### Raw data
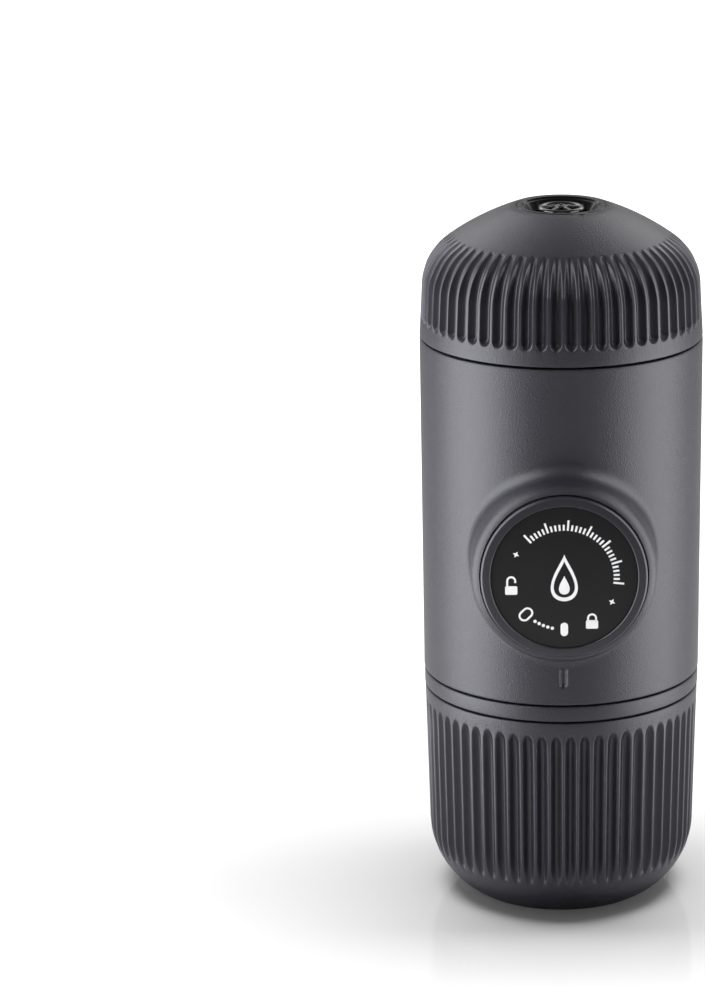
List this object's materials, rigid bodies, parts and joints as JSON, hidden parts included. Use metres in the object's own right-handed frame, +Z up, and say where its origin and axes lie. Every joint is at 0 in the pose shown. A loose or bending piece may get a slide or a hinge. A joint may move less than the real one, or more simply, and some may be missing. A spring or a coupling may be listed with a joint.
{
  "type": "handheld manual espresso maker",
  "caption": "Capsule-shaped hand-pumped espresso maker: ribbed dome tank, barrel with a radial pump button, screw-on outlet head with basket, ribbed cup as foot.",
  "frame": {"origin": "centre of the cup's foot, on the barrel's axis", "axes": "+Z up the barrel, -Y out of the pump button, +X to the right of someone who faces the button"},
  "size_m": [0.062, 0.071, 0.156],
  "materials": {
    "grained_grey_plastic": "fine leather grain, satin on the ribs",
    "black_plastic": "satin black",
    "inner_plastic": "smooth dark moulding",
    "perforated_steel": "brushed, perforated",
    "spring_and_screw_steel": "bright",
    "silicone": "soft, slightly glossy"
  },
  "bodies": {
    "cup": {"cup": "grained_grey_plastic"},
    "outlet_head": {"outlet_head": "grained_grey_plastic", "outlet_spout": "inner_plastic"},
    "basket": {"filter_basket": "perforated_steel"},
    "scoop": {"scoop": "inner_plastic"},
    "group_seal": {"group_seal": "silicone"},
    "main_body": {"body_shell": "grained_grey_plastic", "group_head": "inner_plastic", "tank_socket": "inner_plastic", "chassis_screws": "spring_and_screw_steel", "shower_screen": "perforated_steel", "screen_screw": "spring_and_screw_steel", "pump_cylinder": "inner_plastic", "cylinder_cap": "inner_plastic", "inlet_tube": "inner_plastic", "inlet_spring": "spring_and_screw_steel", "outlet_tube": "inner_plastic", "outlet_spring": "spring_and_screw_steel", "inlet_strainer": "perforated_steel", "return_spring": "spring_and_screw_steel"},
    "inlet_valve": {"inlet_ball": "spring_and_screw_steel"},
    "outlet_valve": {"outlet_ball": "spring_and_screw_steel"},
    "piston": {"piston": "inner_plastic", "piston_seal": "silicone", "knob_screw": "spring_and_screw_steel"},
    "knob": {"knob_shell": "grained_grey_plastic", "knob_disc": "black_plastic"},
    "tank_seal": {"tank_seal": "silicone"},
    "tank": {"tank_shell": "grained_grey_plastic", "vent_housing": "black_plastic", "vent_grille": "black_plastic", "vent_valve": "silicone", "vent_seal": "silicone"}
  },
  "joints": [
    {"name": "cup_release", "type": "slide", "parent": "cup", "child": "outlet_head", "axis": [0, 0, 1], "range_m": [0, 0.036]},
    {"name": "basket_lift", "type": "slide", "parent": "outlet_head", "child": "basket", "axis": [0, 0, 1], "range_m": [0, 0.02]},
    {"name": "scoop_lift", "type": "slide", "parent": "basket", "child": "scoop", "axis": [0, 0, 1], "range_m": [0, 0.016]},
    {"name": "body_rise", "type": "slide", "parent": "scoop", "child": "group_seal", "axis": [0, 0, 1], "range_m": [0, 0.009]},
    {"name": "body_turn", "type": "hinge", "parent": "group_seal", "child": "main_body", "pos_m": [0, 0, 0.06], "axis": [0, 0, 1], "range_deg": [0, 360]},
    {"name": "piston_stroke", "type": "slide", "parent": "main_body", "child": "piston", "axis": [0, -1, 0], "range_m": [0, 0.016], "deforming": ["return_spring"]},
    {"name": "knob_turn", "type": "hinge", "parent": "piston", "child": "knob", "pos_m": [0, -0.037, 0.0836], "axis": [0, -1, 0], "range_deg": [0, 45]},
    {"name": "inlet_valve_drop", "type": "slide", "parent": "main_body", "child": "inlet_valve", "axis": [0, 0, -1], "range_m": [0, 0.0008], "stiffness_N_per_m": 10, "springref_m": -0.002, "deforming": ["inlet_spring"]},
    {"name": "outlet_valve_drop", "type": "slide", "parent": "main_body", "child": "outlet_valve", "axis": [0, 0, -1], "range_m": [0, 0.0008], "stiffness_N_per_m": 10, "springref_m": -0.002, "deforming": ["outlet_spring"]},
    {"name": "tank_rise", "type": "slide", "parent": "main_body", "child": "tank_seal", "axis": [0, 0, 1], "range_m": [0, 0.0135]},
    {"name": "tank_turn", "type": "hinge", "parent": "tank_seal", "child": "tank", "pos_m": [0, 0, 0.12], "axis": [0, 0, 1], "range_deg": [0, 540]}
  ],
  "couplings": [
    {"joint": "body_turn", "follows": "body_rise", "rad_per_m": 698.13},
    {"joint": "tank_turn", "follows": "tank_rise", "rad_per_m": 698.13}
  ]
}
######
■ Instruction ■
All of the lines above need to be given again exactly.

■ Complete response ■
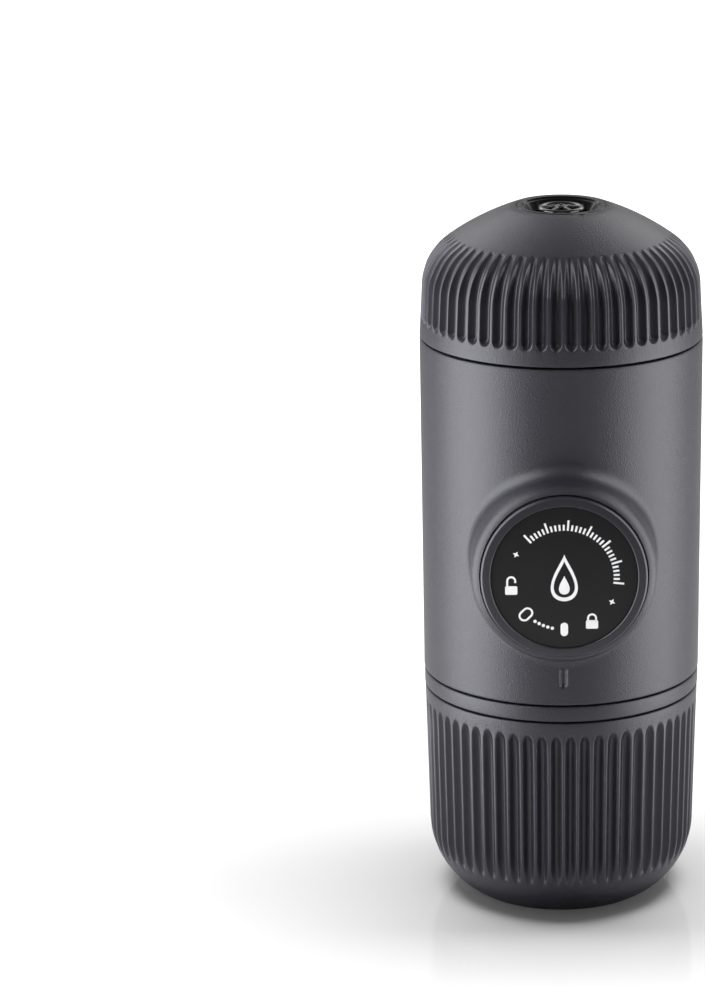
List this object's materials, rigid bodies, parts and joints as JSON, hidden parts included. Use metres in the object's own right-handed frame, +Z up, and say where its origin and axes lie. Every joint is at 0 in the pose shown. A loose or bending piece may get a slide or a hinge. A joint may move less than the real one, or more simply, and some may be missing. A spring or a coupling may be listed with a joint.
{
  "type": "handheld manual espresso maker",
  "caption": "Capsule-shaped hand-pumped espresso maker: ribbed dome tank, barrel with a radial pump button, screw-on outlet head with basket, ribbed cup as foot.",
  "frame": {"origin": "centre of the cup's foot, on the barrel's axis", "axes": "+Z up the barrel, -Y out of the pump button, +X to the right of someone who faces the button"},
  "size_m": [0.062, 0.071, 0.156],
  "materials": {
    "grained_grey_plastic": "fine leather grain, satin on the ribs",
    "black_plastic": "satin black",
    "inner_plastic": "smooth dark moulding",
    "perforated_steel": "brushed, perforated",
    "spring_and_screw_steel": "bright",
    "silicone": "soft, slightly glossy"
  },
  "bodies": {
    "cup": {"cup": "grained_grey_plastic"},
    "outlet_head": {"outlet_head": "grained_grey_plastic", "outlet_spout": "inner_plastic"},
    "basket": {"filter_basket": "perforated_steel"},
    "scoop": {"scoop": "inner_plastic"},
    "group_seal": {"group_seal": "silicone"},
    "main_body": {"body_shell": "grained_grey_plastic", "group_head": "inner_plastic", "tank_socket": "inner_plastic", "chassis_screws": "spring_and_screw_steel", "shower_screen": "perforated_steel", "screen_screw": "spring_and_screw_steel", "pump_cylinder": "inner_plastic", "cylinder_cap": "inner_plastic", "inlet_tube": "inner_plastic", "inlet_spring": "spring_and_screw_steel", "outlet_tube": "inner_plastic", "outlet_spring": "spring_and_screw_steel", "inlet_strainer": "perforated_steel", "return_spring": "spring_and_screw_steel"},
    "inlet_valve": {"inlet_ball": "spring_and_screw_steel"},
    "outlet_valve": {"outlet_ball": "spring_and_screw_steel"},
    "piston": {"piston": "inner_plastic", "piston_seal": "silicone", "knob_screw": "spring_and_screw_steel"},
    "knob": {"knob_shell": "grained_grey_plastic", "knob_disc": "black_plastic"},
    "tank_seal": {"tank_seal": "silicone"},
    "tank": {"tank_shell": "grained_grey_plastic", "vent_housing": "black_plastic", "vent_grille": "black_plastic", "vent_valve": "silicone", "vent_seal": "silicone"}
  },
  "joints": [
    {"name": "cup_release", "type": "slide", "parent": "cup", "child": "outlet_head", "axis": [0, 0, 1], "range_m": [0, 0.036]},
    {"name": "basket_lift", "type": "slide", "parent": "outlet_head", "child": "basket", "axis": [0, 0, 1], "range_m": [0, 0.02]},
    {"name": "scoop_lift", "type": "slide", "parent": "basket", "child": "scoop", "axis": [0, 0, 1], "range_m": [0, 0.016]},
    {"name": "body_rise", "type": "slide", "parent": "scoop", "child": "group_seal", "axis": [0, 0, 1], "range_m": [0, 0.009]},
    {"name": "body_turn", "type": "hinge", "parent": "group_seal", "child": "main_body", "pos_m": [0, 0, 0.06], "axis": [0, 0, 1], "range_deg": [0, 360]},
    {"name": "piston_stroke", "type": "slide", "parent": "main_body", "child": "piston", "axis": [0, -1, 0], "range_m": [0, 0.016], "deforming": ["return_spring"]},
    {"name": "knob_turn", "type": "hinge", "parent": "piston", "child": "knob", "pos_m": [0, -0.037, 0.0836], "axis": [0, -1, 0], "range_deg": [0, 45]},
    {"name": "inlet_valve_drop", "type": "slide", "parent": "main_body", "child": "inlet_valve", "axis": [0, 0, -1], "range_m": [0, 0.0008], "stiffness_N_per_m": 10, "springref_m": -0.002, "deforming": ["inlet_spring"]},
    {"name": "outlet_valve_drop", "type": "slide", "parent": "main_body", "child": "outlet_valve", "axis": [0, 0, -1], "range_m": [0, 0.0008], "stiffness_N_per_m": 10, "springref_m": -0.002, "deforming": ["outlet_spring"]},
    {"name": "tank_rise", "type": "slide", "parent": "main_body", "child": "tank_seal", "axis": [0, 0, 1], "range_m": [0, 0.0135]},
    {"name": "tank_turn", "type": "hinge", "parent": "tank_seal", "child": "tank", "pos_m": [0, 0, 0.12], "axis": [0, 0, 1], "range_deg": [0, 540]}
  ],
  "couplings": [
    {"joint": "body_turn", "follows": "body_rise", "rad_per_m": 698.13},
    {"joint": "tank_turn", "follows": "tank_rise", "rad_per_m": 698.13}
  ]
}